What Recruiters Can (And Cannot) Do For You

Many job seekers are under the misconception that recruiters are there to help them find a job. They aren’t. Whether they’re contingency, consultants or retained search, recruiters work for employers.

That doesn’t mean that they can’t help you find a new job.

It depends on what your goal is.

Based on my experience as a recruiter, recruiters are eager to help you when you’re easy to place.

A recruiter’s goal is to fill one or more open positions. If they are working contingency, they only get paid when a client hires one of their candidates. They may have to wait until the candidate is there 30-days to get paid.

While corporate recruiters are not on commission, they may be paid a bonus based on how many positions they fill. They will certainly be judged on the quality of candidates they present.

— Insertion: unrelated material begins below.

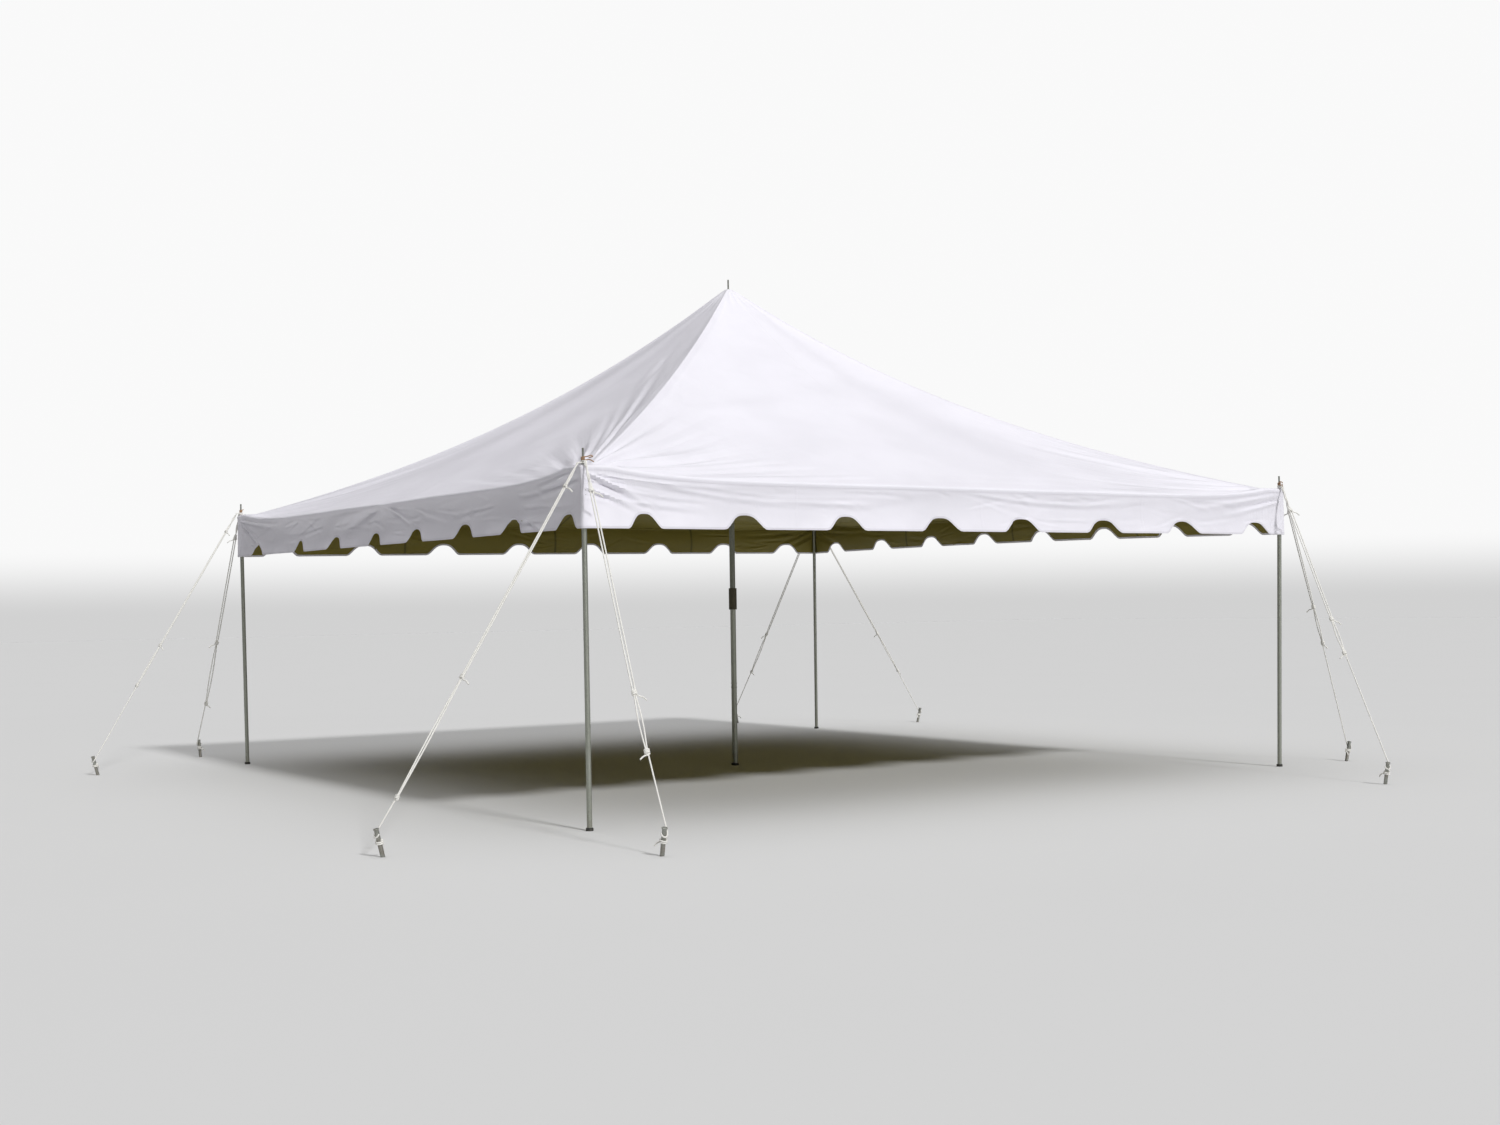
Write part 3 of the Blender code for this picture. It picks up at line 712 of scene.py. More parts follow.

As I tell my clients, recruiters are looking for a round peg that will fit into the round hole they are trying to fill. If you’re a square peg they’re unlikely to spend much time with you.

While every case is different, these are some common situations.

When recruiters can help you:

  • You are continuing on your current a career path
  • You don’t have gaps in your resume
  • You aren’t chancing careers
  • You have solid experience directly relevant to your target position
  • You haven’t take a year or 2 or 10 off for whatever

When recruiters (probably) can’t help you:

  • You’ve been out of work for an extended period
  • You’re changing careers
  • You’ve held several short-term positions
  • You’re an entrepreneur returning to full-time
  • You’re a new graduate

This doesn’t mean you shouldn’t try to develop relationships with recruiters, preferably while you’re still employed. However, if you’re not an easy placement don’t count on them to find you a job.

Even if you’re a sought-after candidate, it’s not a good idea to sit back and wait for opportunities to come to you. Develop a multifaceted job search plan that includes active networking, working your contacts, and creating and pursuing a target list of employers.

In all cases, make sure your resume is strategically written toward your target position. Highlight  skills and achievements that will be most relevant to recruiters and potential employers hiring for your target position.

Remember, no matter how important early career wins are to you, for the most part, recruiters and employers are not interested in details about what you were doing 20 years ago.